After working more hours than they could count outside of class, four student groups presented finished iPhone apps they had developed over the course of one semester.
The project is part of a cross-disciplinary course led by journalism lecturer Robert Quigley and mobile developer Jeff Linwood.
“We have mixed teams of journalism and computer science students,” Quigley said. “They come from different worlds, and they were thrown into these teams on the very first day of class. They had to learn how to work together; they had to learn how to deal with differences in opinions, how to deal with differences in how they approach things, and it’s been a great experience.”
Journalism senior Adam Beard was one of the creators of Game Plan, an app that lets the user know about tailgate, party, and restaurant events on UT game days. Beard said though the process was difficult, they eventually came up with a product they were happy with, and their efforts were rewarded when they found out in early April that Game Plan would be put in the App Store.

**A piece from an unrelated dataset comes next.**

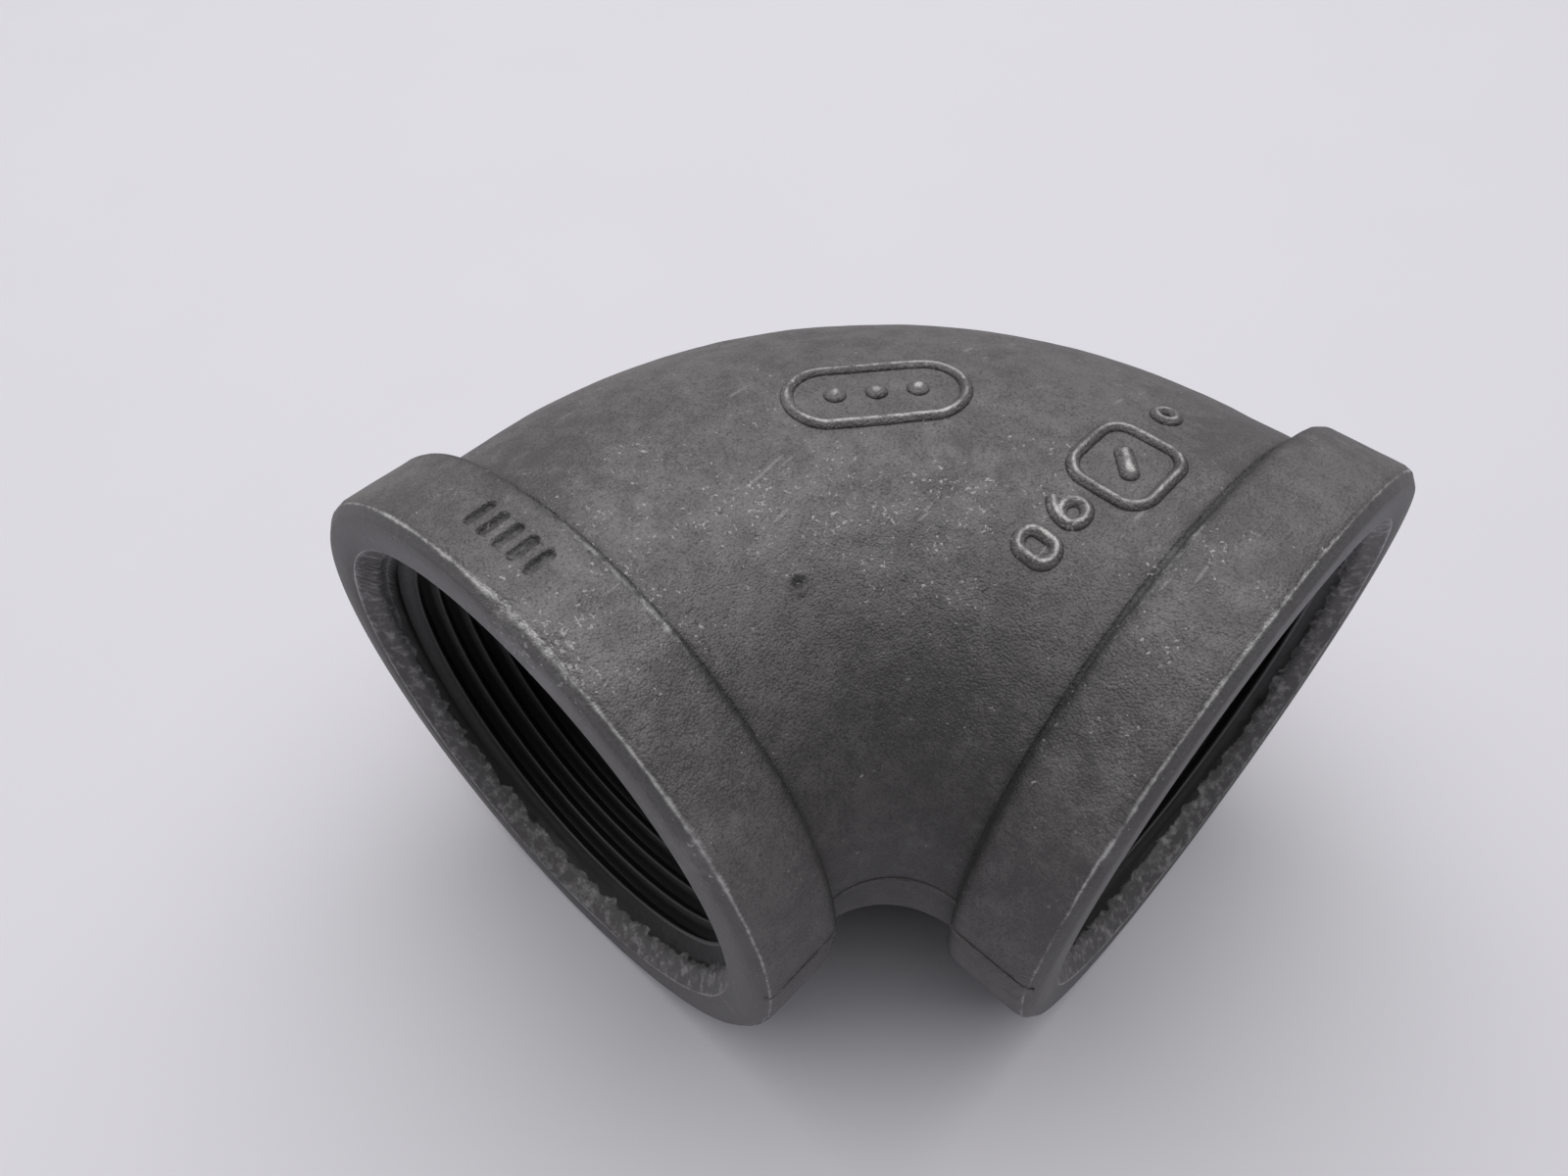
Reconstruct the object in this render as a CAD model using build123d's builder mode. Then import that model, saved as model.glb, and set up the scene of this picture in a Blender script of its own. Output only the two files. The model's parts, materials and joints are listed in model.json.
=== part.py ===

“We had just three months to put together the idea and everything, none of us had ever heard of X-Code, Objective C, Parse, at least I hadn’t heard of any of that,” Beard said. “All of our computer science students, this was their first year taking classes in the computer science school, so we were all very young, very fresh, so we did have a lot of problems in terms of putting everything together, but we did do it.”
Computer science senior Jung Yoon’s team created Weathervain, an app that tells the user what clothing to wear based on the weather that day. Weathervain received the “Best Overall App” award at the end of the event. According to Yoon, Linwood and Quigley gave the students a lot of freedom in working on their apps.
“It’s very much an independent study kind of class. [Linwood] is the coding aficionado, and if you have questions he’ll answer them, but you’re mostly supposed to learn by yourself,” Yoon said.
Yoon said the journalism students in her group performed an important task through research and social outreach, in order to make their app unique and user friendly.
Computer science junior Elena Carrasco was one of the developers of Sono, an audio recording app that allows the user to mark and annotate certain points of the recordings. Carrasco said while the app was originally designed with journalists in mind, it can be used for any situation.
“As a student, I would be able to use this in a lecture,” Carrasco said. “I can go to a review for an exam, I can mark every answer a professor provides, I can share my file with Jenny, Jenny can pull it up later and go to the exact mark that I put so she can easily find what I found important in the recording.”